Records that describe objects:
_ _ _ _

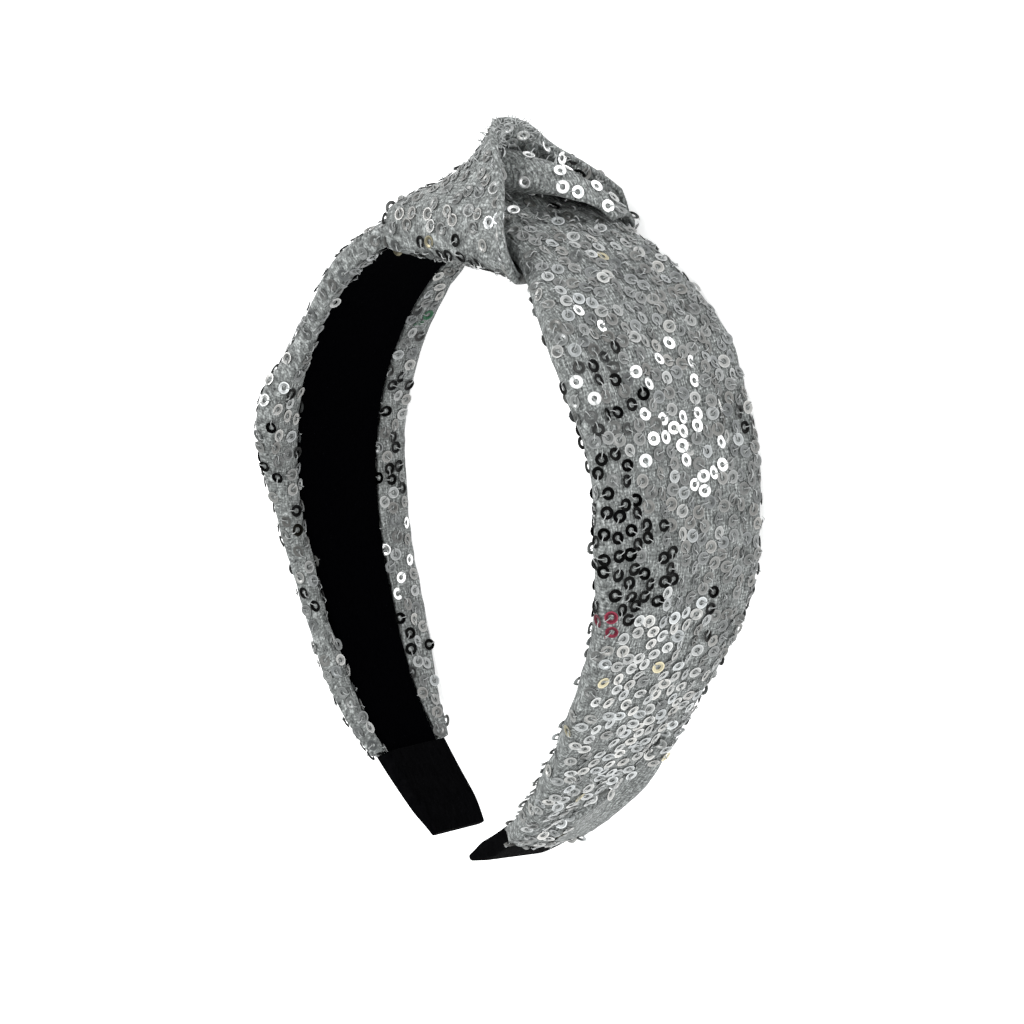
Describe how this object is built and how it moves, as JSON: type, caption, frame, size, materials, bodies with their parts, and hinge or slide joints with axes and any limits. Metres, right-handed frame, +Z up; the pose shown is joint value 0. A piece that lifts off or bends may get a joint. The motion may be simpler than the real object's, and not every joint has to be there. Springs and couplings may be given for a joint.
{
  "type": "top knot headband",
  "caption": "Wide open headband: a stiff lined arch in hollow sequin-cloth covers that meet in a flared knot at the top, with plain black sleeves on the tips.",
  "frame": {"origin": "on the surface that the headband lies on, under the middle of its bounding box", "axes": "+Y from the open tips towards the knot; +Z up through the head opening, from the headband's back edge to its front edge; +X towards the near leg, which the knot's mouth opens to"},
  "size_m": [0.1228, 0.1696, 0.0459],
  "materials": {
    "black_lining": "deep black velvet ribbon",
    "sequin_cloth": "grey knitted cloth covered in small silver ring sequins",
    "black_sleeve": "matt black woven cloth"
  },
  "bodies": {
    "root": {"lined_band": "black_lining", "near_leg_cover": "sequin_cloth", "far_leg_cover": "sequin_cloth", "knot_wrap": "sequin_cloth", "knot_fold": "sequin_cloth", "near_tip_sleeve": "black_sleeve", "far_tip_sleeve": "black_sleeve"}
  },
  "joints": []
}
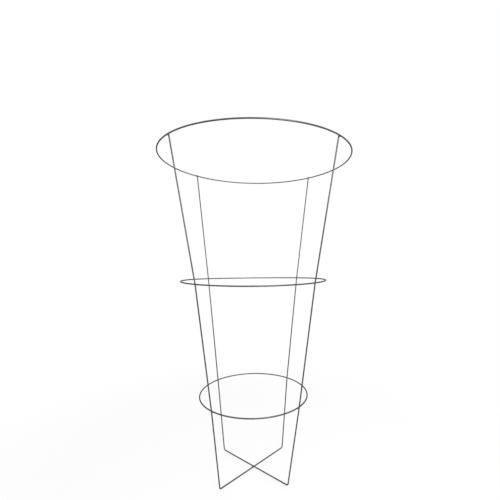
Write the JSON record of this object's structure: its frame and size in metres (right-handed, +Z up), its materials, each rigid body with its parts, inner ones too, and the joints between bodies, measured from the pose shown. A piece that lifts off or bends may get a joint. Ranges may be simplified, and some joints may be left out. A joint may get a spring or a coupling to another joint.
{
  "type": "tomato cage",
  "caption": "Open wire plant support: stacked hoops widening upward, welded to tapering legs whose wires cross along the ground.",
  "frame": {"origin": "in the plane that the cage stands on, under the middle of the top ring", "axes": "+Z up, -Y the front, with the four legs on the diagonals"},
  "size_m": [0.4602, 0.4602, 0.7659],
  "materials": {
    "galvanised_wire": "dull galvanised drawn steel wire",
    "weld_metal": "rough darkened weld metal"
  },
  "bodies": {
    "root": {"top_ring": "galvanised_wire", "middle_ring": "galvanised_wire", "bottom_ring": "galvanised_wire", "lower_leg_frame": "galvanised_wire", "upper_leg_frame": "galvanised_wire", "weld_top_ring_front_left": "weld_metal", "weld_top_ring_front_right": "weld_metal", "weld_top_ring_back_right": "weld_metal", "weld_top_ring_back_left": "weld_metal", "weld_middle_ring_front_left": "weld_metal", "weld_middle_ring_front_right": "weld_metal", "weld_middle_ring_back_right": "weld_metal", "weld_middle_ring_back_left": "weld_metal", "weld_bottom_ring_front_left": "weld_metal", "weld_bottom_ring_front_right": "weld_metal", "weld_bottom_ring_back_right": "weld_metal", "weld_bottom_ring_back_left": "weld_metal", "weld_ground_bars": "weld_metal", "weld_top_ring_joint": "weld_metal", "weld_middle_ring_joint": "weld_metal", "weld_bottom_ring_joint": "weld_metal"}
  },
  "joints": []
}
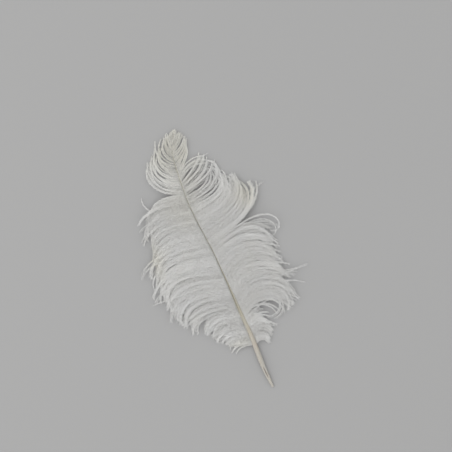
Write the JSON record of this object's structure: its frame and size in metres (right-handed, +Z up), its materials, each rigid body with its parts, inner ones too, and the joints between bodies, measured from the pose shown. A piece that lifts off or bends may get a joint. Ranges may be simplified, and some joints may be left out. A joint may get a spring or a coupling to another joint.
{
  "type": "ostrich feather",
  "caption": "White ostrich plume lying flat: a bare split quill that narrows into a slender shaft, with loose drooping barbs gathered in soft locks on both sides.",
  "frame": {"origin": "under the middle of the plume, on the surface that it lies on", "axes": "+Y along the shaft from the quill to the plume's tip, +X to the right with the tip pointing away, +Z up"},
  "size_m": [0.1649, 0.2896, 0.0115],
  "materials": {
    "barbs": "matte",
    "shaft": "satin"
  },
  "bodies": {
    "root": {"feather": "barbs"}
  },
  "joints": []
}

_ _ _ _

▶ [Given request]:
Select all lines in the listing above where the word "type" appears, and show them.

▶ [Written solution]:
Describe how this object is built and how it moves, as JSON: type, caption, frame, size, materials, bodies with their parts, and hinge or slide joints with axes and any limits. Metres, right-handed frame, +Z up; the pose shown is joint value 0. A piece that lifts off or bends may get a joint. The motion may be simpler than the real object's, and not every joint has to be there. Springs and couplings may be given for a joint.
  "type": "top knot headband",
  "type": "tomato cage",
  "type": "ostrich feather",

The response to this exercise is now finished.